THE TASK: Locate and copy each line in the data that contains the word "pose".

LISTED RECORDS:
□ □ □
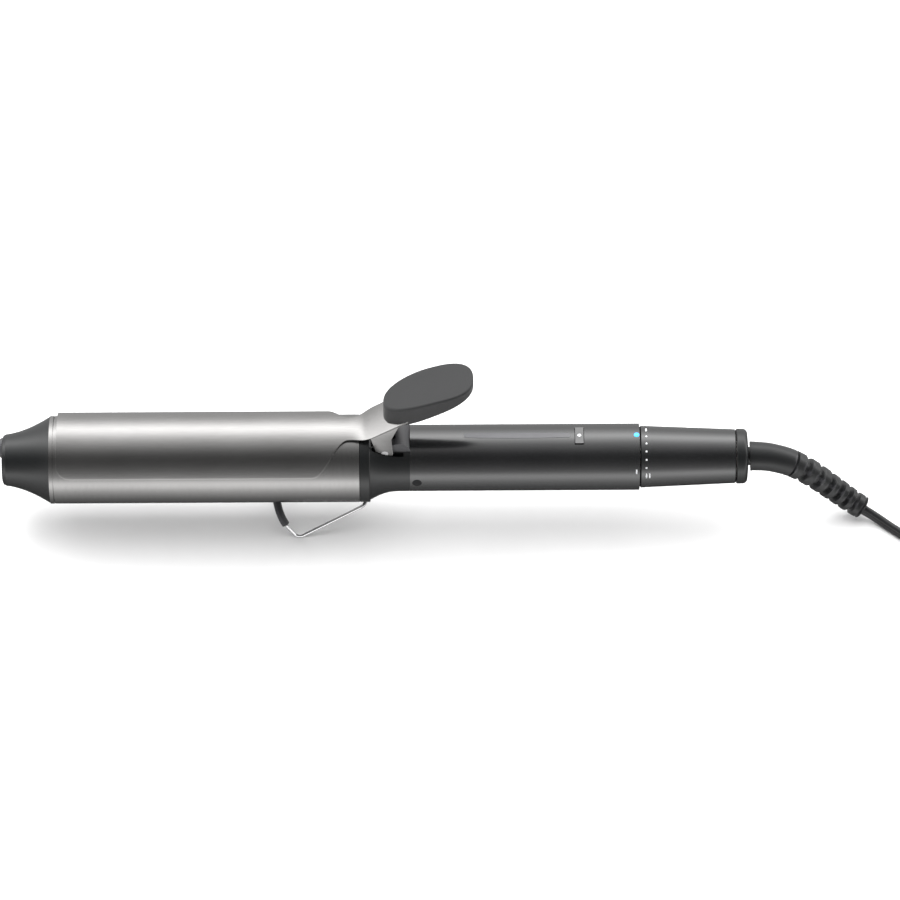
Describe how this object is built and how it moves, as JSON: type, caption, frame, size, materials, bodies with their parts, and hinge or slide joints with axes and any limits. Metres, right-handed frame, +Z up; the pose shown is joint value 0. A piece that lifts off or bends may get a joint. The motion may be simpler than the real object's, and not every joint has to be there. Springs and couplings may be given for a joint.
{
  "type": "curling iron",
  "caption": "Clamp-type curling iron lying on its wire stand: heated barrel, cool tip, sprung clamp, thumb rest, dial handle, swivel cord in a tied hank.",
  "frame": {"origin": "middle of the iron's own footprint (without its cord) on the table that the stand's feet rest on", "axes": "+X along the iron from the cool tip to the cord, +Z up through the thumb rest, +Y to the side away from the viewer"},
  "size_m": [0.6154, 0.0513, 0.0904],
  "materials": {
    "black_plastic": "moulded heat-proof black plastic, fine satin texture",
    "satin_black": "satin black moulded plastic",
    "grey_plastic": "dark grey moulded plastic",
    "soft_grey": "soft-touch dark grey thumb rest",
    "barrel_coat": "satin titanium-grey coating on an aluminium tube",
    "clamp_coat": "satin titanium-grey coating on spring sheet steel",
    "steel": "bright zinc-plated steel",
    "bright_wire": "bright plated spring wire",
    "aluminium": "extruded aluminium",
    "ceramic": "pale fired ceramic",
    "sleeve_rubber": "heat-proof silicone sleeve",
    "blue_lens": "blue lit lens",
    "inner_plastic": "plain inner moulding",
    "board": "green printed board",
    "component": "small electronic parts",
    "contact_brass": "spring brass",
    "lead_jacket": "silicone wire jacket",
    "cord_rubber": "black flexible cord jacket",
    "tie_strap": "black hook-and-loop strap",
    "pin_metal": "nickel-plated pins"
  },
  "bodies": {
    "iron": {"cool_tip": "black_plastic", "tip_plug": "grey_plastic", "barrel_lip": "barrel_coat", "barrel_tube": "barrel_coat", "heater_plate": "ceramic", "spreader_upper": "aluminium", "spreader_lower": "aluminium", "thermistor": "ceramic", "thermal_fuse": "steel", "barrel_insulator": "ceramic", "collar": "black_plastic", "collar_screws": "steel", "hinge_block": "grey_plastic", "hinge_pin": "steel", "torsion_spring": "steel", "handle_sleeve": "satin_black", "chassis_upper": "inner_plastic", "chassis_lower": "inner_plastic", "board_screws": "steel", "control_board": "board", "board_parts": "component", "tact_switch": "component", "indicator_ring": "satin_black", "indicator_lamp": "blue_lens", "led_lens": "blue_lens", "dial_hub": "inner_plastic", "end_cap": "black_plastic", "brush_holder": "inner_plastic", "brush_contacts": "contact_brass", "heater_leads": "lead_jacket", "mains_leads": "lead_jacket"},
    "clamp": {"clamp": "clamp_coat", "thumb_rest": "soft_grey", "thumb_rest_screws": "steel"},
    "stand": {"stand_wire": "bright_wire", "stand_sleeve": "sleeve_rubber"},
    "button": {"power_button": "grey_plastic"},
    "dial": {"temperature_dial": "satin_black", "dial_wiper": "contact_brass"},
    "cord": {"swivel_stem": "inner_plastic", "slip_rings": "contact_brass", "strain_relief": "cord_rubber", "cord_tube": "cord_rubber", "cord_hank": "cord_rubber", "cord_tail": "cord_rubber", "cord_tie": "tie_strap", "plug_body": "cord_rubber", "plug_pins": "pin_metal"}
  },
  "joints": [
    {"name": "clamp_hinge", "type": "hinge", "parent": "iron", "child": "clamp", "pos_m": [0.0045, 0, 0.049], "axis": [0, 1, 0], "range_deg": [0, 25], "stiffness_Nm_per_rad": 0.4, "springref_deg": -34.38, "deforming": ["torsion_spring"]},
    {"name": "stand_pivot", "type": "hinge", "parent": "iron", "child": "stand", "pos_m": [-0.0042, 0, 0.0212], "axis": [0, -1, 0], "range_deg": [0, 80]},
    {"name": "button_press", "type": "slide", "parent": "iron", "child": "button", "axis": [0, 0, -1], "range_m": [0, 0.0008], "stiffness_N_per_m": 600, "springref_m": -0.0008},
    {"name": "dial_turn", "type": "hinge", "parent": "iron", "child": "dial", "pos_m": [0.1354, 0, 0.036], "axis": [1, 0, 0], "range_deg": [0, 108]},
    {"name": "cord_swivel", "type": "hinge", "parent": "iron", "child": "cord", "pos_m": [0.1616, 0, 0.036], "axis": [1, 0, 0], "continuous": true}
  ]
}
□ □ □
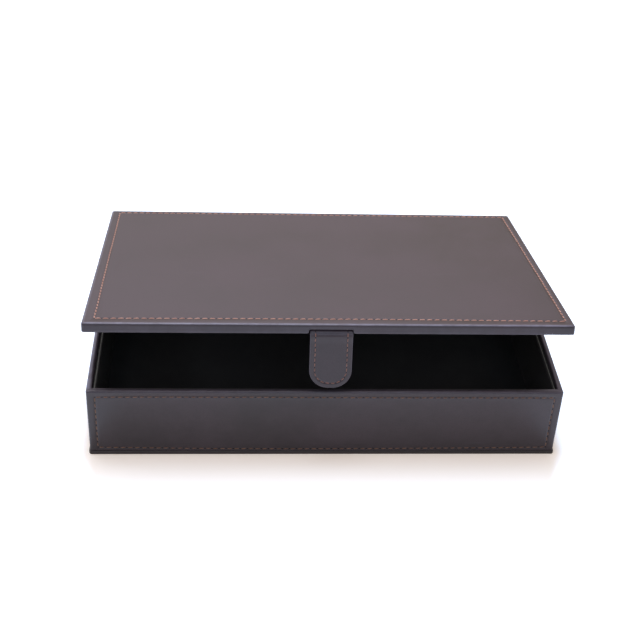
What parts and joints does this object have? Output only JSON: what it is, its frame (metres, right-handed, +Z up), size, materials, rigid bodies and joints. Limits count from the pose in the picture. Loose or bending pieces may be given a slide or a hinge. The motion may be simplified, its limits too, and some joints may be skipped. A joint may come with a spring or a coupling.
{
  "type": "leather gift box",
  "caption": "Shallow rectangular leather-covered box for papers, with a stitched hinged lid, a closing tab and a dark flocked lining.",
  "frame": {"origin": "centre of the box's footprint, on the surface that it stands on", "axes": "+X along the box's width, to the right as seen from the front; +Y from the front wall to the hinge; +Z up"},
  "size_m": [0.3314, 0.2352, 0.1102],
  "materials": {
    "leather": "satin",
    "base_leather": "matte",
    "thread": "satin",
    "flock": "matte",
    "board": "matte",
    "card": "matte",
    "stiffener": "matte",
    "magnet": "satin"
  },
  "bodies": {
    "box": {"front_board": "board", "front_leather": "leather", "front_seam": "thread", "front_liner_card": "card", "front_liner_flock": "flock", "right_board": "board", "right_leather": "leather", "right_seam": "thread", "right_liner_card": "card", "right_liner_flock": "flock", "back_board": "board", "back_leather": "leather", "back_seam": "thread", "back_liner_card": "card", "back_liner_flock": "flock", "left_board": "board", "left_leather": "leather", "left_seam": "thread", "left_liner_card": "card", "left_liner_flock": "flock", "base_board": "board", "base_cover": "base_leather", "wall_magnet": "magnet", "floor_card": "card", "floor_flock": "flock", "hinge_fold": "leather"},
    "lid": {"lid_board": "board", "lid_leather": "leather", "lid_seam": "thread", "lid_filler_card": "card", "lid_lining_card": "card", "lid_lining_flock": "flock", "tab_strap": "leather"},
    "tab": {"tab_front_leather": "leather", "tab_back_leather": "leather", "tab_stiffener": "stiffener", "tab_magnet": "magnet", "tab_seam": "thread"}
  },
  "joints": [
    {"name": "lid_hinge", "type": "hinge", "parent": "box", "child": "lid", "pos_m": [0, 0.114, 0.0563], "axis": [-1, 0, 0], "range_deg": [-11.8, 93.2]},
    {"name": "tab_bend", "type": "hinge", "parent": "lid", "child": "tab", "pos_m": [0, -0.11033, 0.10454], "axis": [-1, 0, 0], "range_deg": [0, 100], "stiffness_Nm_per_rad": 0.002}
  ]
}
□ □ □
TASK RESPONSE:
Describe how this object is built and how it moves, as JSON: type, caption, frame, size, materials, bodies with their parts, and hinge or slide joints with axes and any limits. Metres, right-handed frame, +Z up; the pose shown is joint value 0. A piece that lifts off or bends may get a joint. The motion may be simpler than the real object's, and not every joint has to be there. Springs and couplings may be given for a joint.
What parts and joints does this object have? Output only JSON: what it is, its frame (metres, right-handed, +Z up), size, materials, rigid bodies and joints. Limits count from the pose in the picture. Loose or bending pieces may be given a slide or a hinge. The motion may be simplified, its limits too, and some joints may be skipped. A joint may come with a spring or a coupling.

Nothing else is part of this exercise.